Almost always they were open-air operations. Though the officers were billeted with ecumenically minded Methodists, the Army itself had no quarters and was to meet in the village picture hall (which in those days, of course, resolutely stayed silent on the Sabbath).
Within two years, Sherburn Hill Salvation Army corps had 226 soldiers and almost as many youngsters.
A 1924 article in The Bandsman, Local Officer and Songster – War Cry’s snappier – recorded that the band had 21 members, only three of whom had been able to play a note 12 months earlier.
“With but few exceptions all the bandsmen had been disreputable local characters,” it added.
Kell, the bandmaster, had been a “backslider and heavy gambler”

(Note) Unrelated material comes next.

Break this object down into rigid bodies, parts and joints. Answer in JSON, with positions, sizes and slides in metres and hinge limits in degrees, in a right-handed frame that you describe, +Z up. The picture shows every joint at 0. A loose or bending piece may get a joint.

who, two weeks before his conversion, had backed 24 winners and lost the lot by Sunday. Brother Craggs had been a “heavy drinker, gambler, swearer and poacher” – What, he didn’t bother with baccy? – who played in a ragtime band while wearing a card on his back proclaiming him Nobody’s Lad.
“Today, thank God,” added the article, “he realises he is the son of a king.”

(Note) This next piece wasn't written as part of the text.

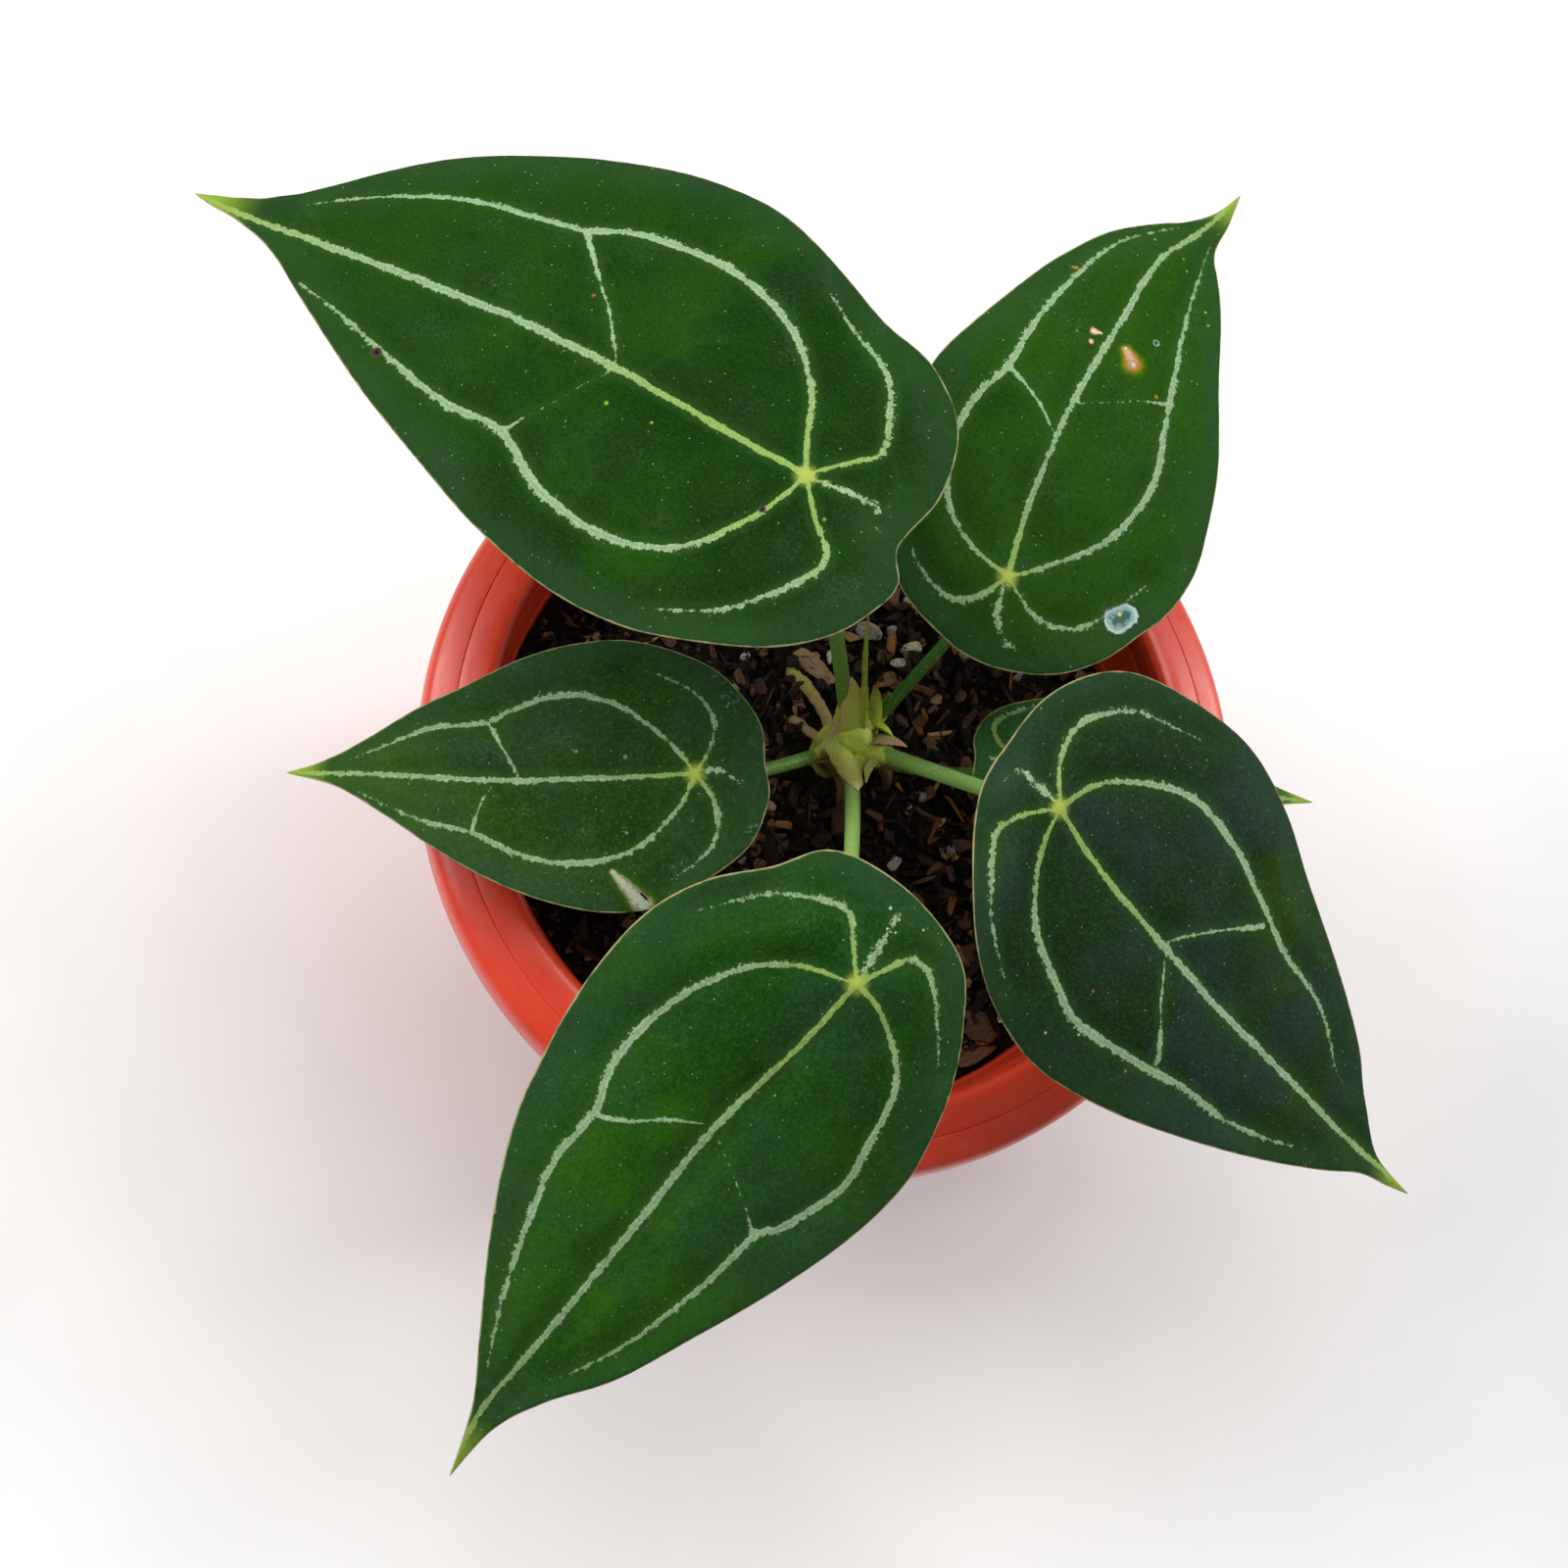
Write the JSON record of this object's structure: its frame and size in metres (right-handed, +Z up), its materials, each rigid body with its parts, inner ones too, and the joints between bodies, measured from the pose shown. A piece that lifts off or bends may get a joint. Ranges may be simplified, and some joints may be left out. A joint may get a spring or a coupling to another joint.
{
  "type": "potted anthurium forgetii",
  "caption": "Velvet-leaved aroid house plant: veined teardrop leaves on slender stalks from a short crown, in a round rimmed plastic pot filled with bark mix.",
  "frame": {"origin": "middle of the pot's base, on the plane it stands on", "axes": "+Z up along the pot's axis, +X to the right and +Y away from the viewer in the picture's near-overhead view"},
  "size_m": [0.2668, 0.2736, 0.2371],
  "materials": {
    "pot_plastic": "moulded terracotta-red plastic, softly glossy",
    "potting_mix": "damp humus with bark chips and white pumice grit",
    "crown": "fleshy yellow-green stem with leaf scars",
    "petiole": "smooth green stalk",
    "blade": "velvety dark green with silver-green veins",
    "new_leaf": "rolled yellow-green spear",
    "bract": "papery olive to brown sheath",
    "root": "olive to brown root skin"
  },
  "bodies": {
    "root": {"pot": "pot_plastic", "potting_mix": "potting_mix", "crown": "crown", "petiole_1": "petiole", "petiole_2": "petiole", "petiole_3": "petiole", "petiole_4": "petiole", "petiole_5": "petiole", "petiole_6": "petiole", "leaf_1": "blade", "leaf_2": "blade", "leaf_3": "blade", "leaf_4": "blade", "leaf_5": "blade", "leaf_6": "blade", "new_leaf": "new_leaf", "bract_1": "bract", "bract_2": "bract", "bract_3": "bract", "bract_4": "bract", "root_1": "root", "root_2": "root", "root_3": "root", "root_4": "root"}
  },
  "joints": []
}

Bandsman Adamson had earned up to £3 a week as a bookies’ runner, Bandsmen Stephen and Watson had pocketed “many a shilling” by singing round the public houses, Bandsmen Raine and Law had been slaves to strong drink and tobacco.
“The quantity they used to consume every week would greatly surprise the uninitiated,” the article added.
The Army continued its advance.
They formed Guards and Sunbeams, Singing Companies and Mandolin Bands, all quirkily, perkily uniformed and with the clear order that smiling was akin to swearing.
Captain Twine later married Major John Adamson who told the tale in another memoir for an Army newspaper.
“Often we recall those days,” he wrote, “when the devil was routed in Sherburn Hill.”
FORMER glories, however inspiring, leave very many fewer column inches than normal for what might be termed active service.
A few years after battle commenced they were given a hut, appropriately, by the Salvation Army at Catterick and built foundations themselves.
Though the pit closed in 1965, though the Hill may sometimes have seemed pretty vertiginous, the Army now meets in a 1980s building that’s a base for almost daily activity.
“It’s probably unique to have a church this size in a place like Sherburn Hill. They’re very positive and work extremely hard,” admits Captain Russell Tucker, commanding officer with his wife, Captain Ann Tucker.
Notice boards detail everything from the corps retreat – they don’t retreat for long – to the creche rota to Sally’s Songs, a Friday morning music group for toddlers. Sally’s a puppet.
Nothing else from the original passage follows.